# New DIA Director and Dep DNI



## RetPara (Apr 18, 2012)

This is getting really strange... I can remember Gen Keith Alexander as a LTC and Gen Flynn as a company grade officer.... Hell I remember discussions about the lack of a future that Gen Zahner had as a 2LT....

For that matter I remember when Gary Harrell put a price on my head.....

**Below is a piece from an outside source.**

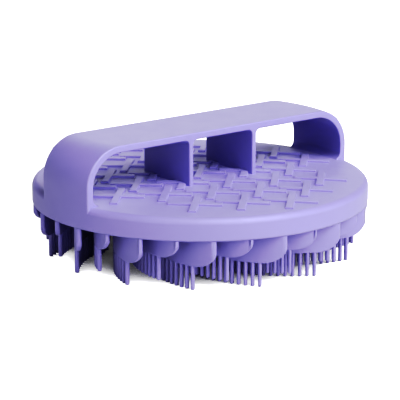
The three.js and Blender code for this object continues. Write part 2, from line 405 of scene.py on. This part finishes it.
ARC_CENTRE = Vector((
    BLADE_ARC * math.cos(BLADE_HEADING),
    -BLADE_START_RADIUS - BLADE_ARC * math.sin(BLADE_HEADING),
    0,
))


def blade_heading(along):
    return BLADE_HEADING + along / BLADE_ARC


def on_blade(along):
    heading = blade_heading(along)
    return ARC_CENTRE + BLADE_ARC * Vector((-math.cos(heading), math.sin(heading), 0))


def along_at_radius(radius):
    distance = ARC_CENTRE.length
    cosine = (distance ** 2 + BLADE_ARC ** 2 - radius ** 2) / (2 * distance * BLADE_ARC)
    heading = -math.acos(cosine) - math.atan2(ARC_CENTRE.y, ARC_CENTRE.x)
    return (heading - BLADE_HEADING) * BLADE_ARC


def along_of(point):
    heading = math.atan2(point.y - ARC_CENTRE.y, ARC_CENTRE.x - point.x)
    return (heading - BLADE_HEADING) * BLADE_ARC


def model_web(length, edge_height):
    """The blade's curved plate: an upright section spun about the arc's centre."""
    clear_selection()
    height = RIM_BOTTOM + SEAM_TUCK - edge_height
    middle = on_blade(0) + Vector((0, 0, edge_height + height / 2))
    bpy.ops.mesh.primitive_plane_add(
        size=1, location=middle, rotation=(math.pi / 2, 0, -BLADE_HEADING)
    )
    web = bpy.context.object
    web.scale = (BLADE_THICKNESS, height, 1)
    settle(web)
    start_edit(web)
    bpy.ops.mesh.select_all(action="SELECT")
    bpy.ops.mesh.spin(
        steps=round(length / BLADE_STEP), angle=length / BLADE_ARC,
        center=ARC_CENTRE, axis=(0, 0, 1), use_auto_merge=False
    )
    bpy.ops.mesh.select_all(action="SELECT")
    bpy.ops.mesh.remove_doubles(threshold=1e-7)
    bpy.ops.mesh.normals_make_consistent(inside=False)
    pick_edges(web, lambda edge: abs(edge.verts[0].co.z - edge.verts[1].co.z) > height / 2
               and along_of(edge.verts[0].co) < 0.1 * MM)
    bevel_picked(BLADE_END_ROUND, 4)
    pick_edges(web, lambda edge: at_height(edge, edge_height) and edge.calc_face_angle() > 0.5)
    bevel_picked(BLADE_EDGE_ROUND, 3)
    end_edit()
    for vert in web.data.vertices:
        fall = max(0, 1 - along_of(vert.co) / END_CORNER_LENGTH)
        lift = END_CORNER_HEIGHT * (1 - math.sqrt(max(0, 1 - fall ** 2)))
        share = (RIM_BOTTOM - vert.co.z) / height
        if share > 0:
            vert.co.z += lift * share
    return web


def model_pin(tip, top):
    """An oval pin, narrow along the blade and nearly as deep as the blade is thick."""
    pin = round_bar("pin", PIN_RADIUS, tip, top, sides=PIN_SIDES)
    pin.data.transform(Matrix.Diagonal((PIN_HALF_DEPTH / PIN_RADIUS, 1, 1, 1)))
    start_edit(pin)
    pick_edges(pin, lambda edge: at_height(edge, tip))
    bevel_picked(PIN_TIP_ROUND, 2)
    end_edit()
    return pin


def model_blade(name, inner_radius, lift):
    length = along_at_radius(inner_radius)
    edge_height = PIN_LENGTH + lift
    parts = [model_web(length, edge_height)]
    pin = model_pin(lift, edge_height + PIN_ROOT)
    along = FIRST_PIN
    while along <= length - LAST_PIN_MARGIN:
        facing = Matrix.Rotation(-blade_heading(along), 4, "Z")
        parts.append(copy_of(pin, Matrix.Translation(on_blade(along)) @ facing, "pin"))
        along += PIN_PITCH
    bpy.data.objects.remove(pin, do_unlink=True)
    blade = join_pieces(parts, name)
    smooth(blade, 45)
    return blade


def model_blade_ring(kind, inner_radius, lift, turn):
    first = model_blade(kind, inner_radius, lift)
    blades = []
    for number in range(BLADES_OF_A_KIND):
        angle = FIRST_BLADE_ANGLE + turn + number * 2 * math.pi / BLADES_OF_A_KIND
        placing = Matrix.Rotation(angle, 4, "Z")
        blades.append(copy_of(first, placing, f"{kind}_comb_{number + 1:02d}"))
    bpy.data.objects.remove(first, do_unlink=True)
    return blades


# ---- Materials ----

FLOOR_GLOW = 1.2
# Reach, depth and gain of the painted contact shadow that ambient occlusion cuts into the floor's
# glow.
PAINTED_SHADOW_REACH = 60 * MM
PAINTED_SHADOW_DEPTH = 3
PAINTED_SHADOW_GAIN = 200
GRAIN_HEIGHT = 0.06 * MM


def socket(group, name, kind, way):
    return group.interface.new_socket(name=name, in_out=way, socket_type=kind)


def make_moulding_group():
    """Moulded plastic's slight unevenness: cloudy colour, fine grain and a few rubbed patches."""
    group = bpy.data.node_groups.new("moulded surface", "ShaderNodeTree")
    socket(group, "Colour", "NodeSocketColor", "INPUT")
    socket(group, "Cloud colour", "NodeSocketColor", "INPUT")
    socket(group, "Roughness", "NodeSocketFloat", "INPUT")
    socket(group, "Grain depth", "NodeSocketFloat", "INPUT")
    socket(group, "Colour", "NodeSocketColor", "OUTPUT")
    socket(group, "Roughness", "NodeSocketFloat", "OUTPUT")
    socket(group, "Normal", "NodeSocketVector", "OUTPUT")
    nodes, links = group.nodes, group.links
    given = nodes.new("NodeGroupInput")
    result = nodes.new("NodeGroupOutput")
    place = nodes.new("ShaderNodeTexCoord")

    clouds = nodes.new("ShaderNodeTexNoise")
    clouds.inputs["Scale"].default_value = 45
    clouds.inputs["Detail"].default_value = 4
    links.new(place.outputs["Object"], clouds.inputs["Vector"])
    cloud_mix = nodes.new("ShaderNodeMix")
    cloud_mix.data_type = "RGBA"
    links.new(clouds.outputs["Fac"], cloud_mix.inputs["Factor"])
    links.new(given.outputs["Colour"], cloud_mix.inputs["A"])
    links.new(given.outputs["Cloud colour"], cloud_mix.inputs["B"])
    links.new(cloud_mix.outputs["Result"], result.inputs["Colour"])

    grain = nodes.new("ShaderNodeTexNoise")
    grain.inputs["Scale"].default_value = 2600
    grain.inputs["Detail"].default_value = 3
    links.new(place.outputs["Object"], grain.inputs["Vector"])
    bump = nodes.new("ShaderNodeBump")
    bump.inputs["Distance"].default_value = GRAIN_HEIGHT
    links.new(given.outputs["Grain depth"], bump.inputs["Strength"])
    links.new(grain.outputs["Fac"], bump.inputs["Height"])
    links.new(bump.outputs["Normal"], result.inputs["Normal"])

    rubbed = nodes.new("ShaderNodeTexNoise")
    rubbed.inputs["Scale"].default_value = 160
    rubbed.inputs["Detail"].default_value = 5
    links.new(place.outputs["Object"], rubbed.inputs["Vector"])
    spread = nodes.new("ShaderNodeMapRange")
    spread.inputs["From Min"].default_value = 0.3
    spread.inputs["From Max"].default_value = 0.7
    spread.inputs["To Min"].default_value = -0.04
    spread.inputs["To Max"].default_value = 0.05
    links.new(rubbed.outputs["Fac"], spread.inputs["Value"])
    total = nodes.new("ShaderNodeMath")
    total.operation = "ADD"
    links.new(given.outputs["Roughness"], total.inputs[0])
    links.new(spread.outputs["Result"], total.inputs[1])
    links.new(total.outputs["Value"], result.inputs["Roughness"])
    return group


MOULDING = make_moulding_group()


def make_plastic(name, colour, cloud_colour, roughness, grain):
    material = bpy.data.materials.new(name)
    material.use_nodes = True
    nodes, links = material.node_tree.nodes, material.node_tree.links
    shader = nodes["Principled BSDF"]
    surface = nodes.new("ShaderNodeGroup")
    surface.node_tree = MOULDING
    surface.inputs["Colour"].default_value = (*colour, 1)
    surface.inputs["Cloud colour"].default_value = (*cloud_colour, 1)
    surface.inputs["Roughness"].default_value = roughness
    surface.inputs["Grain depth"].default_value = grain
    links.new(surface.outputs["Colour"], shader.inputs["Base Color"])
    links.new(surface.outputs["Roughness"], shader.inputs["Roughness"])
    links.new(surface.outputs["Normal"], shader.inputs["Normal"])
    shader.inputs["IOR"].default_value = 1.5
    shader.inputs["Specular IOR Level"].default_value = 0.8
    shader.inputs["Sheen Weight"].default_value = 0.2
    shader.inputs["Sheen Roughness"].default_value = 0.5
    return material


def add_math(nodes, operation, second=None):
    node = nodes.new("ShaderNodeMath")
    node.operation = operation
    if second is not None:
        node.inputs[1].default_value = second
    return node


def make_floor_material():
    """White paper that glows to the camera alone, so it looks white and throws up little light.

    The glow dies away deep under the comb, cut by ambient occlusion: a painted contact shadow.
    """
    material = bpy.data.materials.new("white sweep")
    material.use_nodes = True
    nodes, links = material.node_tree.nodes, material.node_tree.links
    shader = nodes["Principled BSDF"]
    place = nodes.new("ShaderNodeTexCoord")
    paper = nodes.new("ShaderNodeTexNoise")
    paper.inputs["Scale"].default_value = 30
    links.new(place.outputs["Object"], paper.inputs["Vector"])
    tone = nodes.new("ShaderNodeMix")
    tone.data_type = "RGBA"
    tone.inputs["A"].default_value = (0.64, 0.64, 0.64, 1)
    tone.inputs["B"].default_value = (0.66, 0.66, 0.66, 1)
    links.new(paper.outputs["Fac"], tone.inputs["Factor"])
    links.new(tone.outputs["Result"], shader.inputs["Base Color"])
    shader.inputs["Roughness"].default_value = 0.9

    # Painted contact shadow: ambient occlusion dims the floor's camera-only glow under and near the
    # comb.
    cover = nodes.new("ShaderNodeAmbientOcclusion")
    cover.samples = 24
    cover.inputs["Distance"].default_value = PAINTED_SHADOW_REACH
    contact = add_math(nodes, "POWER", PAINTED_SHADOW_DEPTH)
    links.new(cover.outputs["AO"], contact.inputs[0])
    openness = add_math(nodes, "MULTIPLY", PAINTED_SHADOW_GAIN)
    openness.use_clamp = True
    links.new(contact.outputs["Value"], openness.inputs[0])
    rays = nodes.new("ShaderNodeLightPath")
    strength = add_math(nodes, "MULTIPLY", FLOOR_GLOW)
    links.new(rays.outputs["Is Camera Ray"], strength.inputs[0])
    glow = add_math(nodes, "MULTIPLY")
    links.new(strength.outputs["Value"], glow.inputs[0])
    links.new(openness.outputs["Value"], glow.inputs[1])
    links.new(glow.outputs["Value"], shader.inputs["Emission Strength"])
    shader.inputs["Emission Color"].default_value = (1, 1, 1, 1)
    return material


LAVENDER = (0.258, 0.226, 0.560)
CLOUDED_LAVENDER = (0.279, 0.244, 0.577)
shell_plastic = make_plastic("lavender shell plastic", LAVENDER, CLOUDED_LAVENDER, 0.5, 0.25)
grip_plastic = make_plastic("lavender grip plastic", LAVENDER, CLOUDED_LAVENDER, 0.5, 0.25)
comb_plastic = make_plastic("lavender comb plastic", LAVENDER, CLOUDED_LAVENDER, 0.5, 0.2)


def finish_piece(piece, material, slot, *nodes):
    piece.data.materials.clear()
    piece.data.materials.append(material)
    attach(piece, "root")
    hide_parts(*nodes)


# ---- The comb ----
finish_piece(model_disc(), shell_plastic, "shell", "cap")
finish_piece(model_handle(), grip_plastic, "grip", "handle")
finish_piece(model_plate(), comb_plastic, "comb", "comb_plate")
tall_blades = model_blade_ring("tall_blade", TALL_INNER_RADIUS, 0, 0)
half_step = math.pi / BLADES_OF_A_KIND
short_blades = model_blade_ring("short_blade", SHORT_INNER_RADIUS, SHORT_LIFT, half_step)
for kind, blades in (("tall_blade", tall_blades), ("short_blade", short_blades)):
    for number, blade in enumerate(blades, 1):
        finish_piece(blade, comb_plastic, "comb", f"{kind}_{number:02d}")


# ---- Floor, light and camera ----

FLOOR_SIZE = 24
LIGHT_SIZE = 4
LIGHT_DISTANCE = 6
LIGHT_AIM_HEIGHT = 30 * MM
# Each light's name, bearing from the camera's side and height in degrees, and power in watts.
SOFT_LIGHTS = (
    ("front", 10, 25, 25),
    ("front right", 45, 45, 225),
    ("high front right", 45, 65, 165),
    ("right", 90, 12, 85),
    ("front left", -45, 45, 25),
    ("low front left", -50, 12, 45),
    ("low front right", 42, 15, 125),
    ("low behind", 180, 12, 42),
    ("behind", 180, 40, 24),
)
VIEW_TURN = math.radians(-38.74)
VIEW_DROP = math.radians(14.546)
VIEW_DISTANCE = 10.705 * RIM_RADIUS
VIEW_HEIGHT = 3.058 * RIM_RADIUS
VIEW_LENS = 166.3
SENSOR_WIDTH = 36
PRINT_TONES = ((0.06, 0.02), (0.17, 0.125), (0.32, 0.375), (0.55, 0.61), (0.8, 0.8))


def make_floor():
    clear_selection()
    bpy.ops.mesh.primitive_plane_add(size=FLOOR_SIZE, location=(0, 0, 0))
    floor = bpy.context.object
    floor.name = "floor"
    floor.data.materials.append(make_floor_material())


def make_soft_light(name, turn, rise, power):
    """A round soft light, placed by its bearing from the camera's side and by its height."""
    bearing = VIEW_TURN + math.radians(turn)
    height = math.radians(rise)
    away = Vector((
        math.sin(bearing) * math.cos(height),
        -math.cos(bearing) * math.cos(height),
        math.sin(height),
    ))
    lamp = bpy.data.lights.new(name, "AREA")
    lamp.shape = "DISK"
    lamp.size = LIGHT_SIZE
    lamp.energy = power
    light = bpy.data.objects.new(name, lamp)
    bpy.context.scene.collection.objects.link(light)
    light.location = away * LIGHT_DISTANCE + Vector((0, 0, LIGHT_AIM_HEIGHT))
    light.rotation_euler = (-away).to_track_quat("-Z", "Y").to_euler()
    light.visible_camera = False


def make_surround():
    """A dark studio: the soft lights alone light the comb."""
    world = bpy.data.worlds.new("dark studio")
    world.use_nodes = True
    world.node_tree.nodes["Background"].inputs["Strength"].default_value = 0
    bpy.context.scene.world = world


def set_print_tones():
    """A tone curve for print: deep shadows, bright middle tones and soft highlights."""
    view = bpy.context.scene.view_settings
    view.view_transform = "Standard"
    view.use_curve_mapping = True
    curve = view.curve_mapping.curves[3]
    for light, shown in PRINT_TONES:
        curve.points.new(light, shown)
    view.curve_mapping.update()


def make_camera():
    lens = bpy.data.cameras.new("camera")
    lens.lens = VIEW_LENS
    lens.sensor_width = SENSOR_WIDTH
    camera = bpy.data.objects.new("camera", lens)
    bpy.context.scene.collection.objects.link(camera)
    camera.location = (
        VIEW_DISTANCE * math.sin(VIEW_TURN), -VIEW_DISTANCE * math.cos(VIEW_TURN), VIEW_HEIGHT
    )
    camera.rotation_euler = (math.pi / 2 - VIEW_DROP, 0, VIEW_TURN)
    bpy.context.scene.camera = camera


make_floor()
set_print_tones()
make_surround()
for light in SOFT_LIGHTS:
    make_soft_light(*light)
make_camera()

> *Obama nominates general with ties to Fort Bragg*
> 
> By Henry Cuningham
> Military editor
> ...


http://www.fayobserver.com/articles/2012/04/17/1171843?sac=fo.local


----------



## DA SWO (Apr 18, 2012)

Guess the Imperial 18th Corps is once again the Army's Jewel.


----------



## Marauder06 (Apr 18, 2012)

Flynn was my brigade commander at Fort Huachuca and my J2 at JSOC.  Perfect guy for this job, IMO.


----------



## DA SWO (Apr 18, 2012)

Marauder06 said:


> Flynn was my brigade commander at Fort Huachuca and my J2 at JSOC. Perfect guy for this job, IMO.


Maybe you can ride some coattails, LOL.
Agree he is a good dude.


----------



## Marauder06 (Apr 18, 2012)

SOWT said:


> Maybe you can ride some coattails, LOL.
> ...


 
lol

I'd do that gladly.  But I'm afraid I was too far down the org chart for him to remember me, and I don't think I ever had any spectacular successes (or failures :-/ ) that would put me on his radar.


----------



## DA SWO (Apr 18, 2012)

Marauder06 said:


> lol
> 
> I'd do that gladly. But I'm afraid I was too far down the org chart for him to remember me, and I don't think I ever had any spectacular successes (or failures :-/ ) that would put me on his radar.


Maybe, sometimes you get surprised at who remembers you.


----------



## RetPara (Apr 19, 2012)

It may be that Mara really *HOPES* he doesn't remember him.....  At that level though a lot of GO's really do like being able to do good things for people that served with them earlier....


----------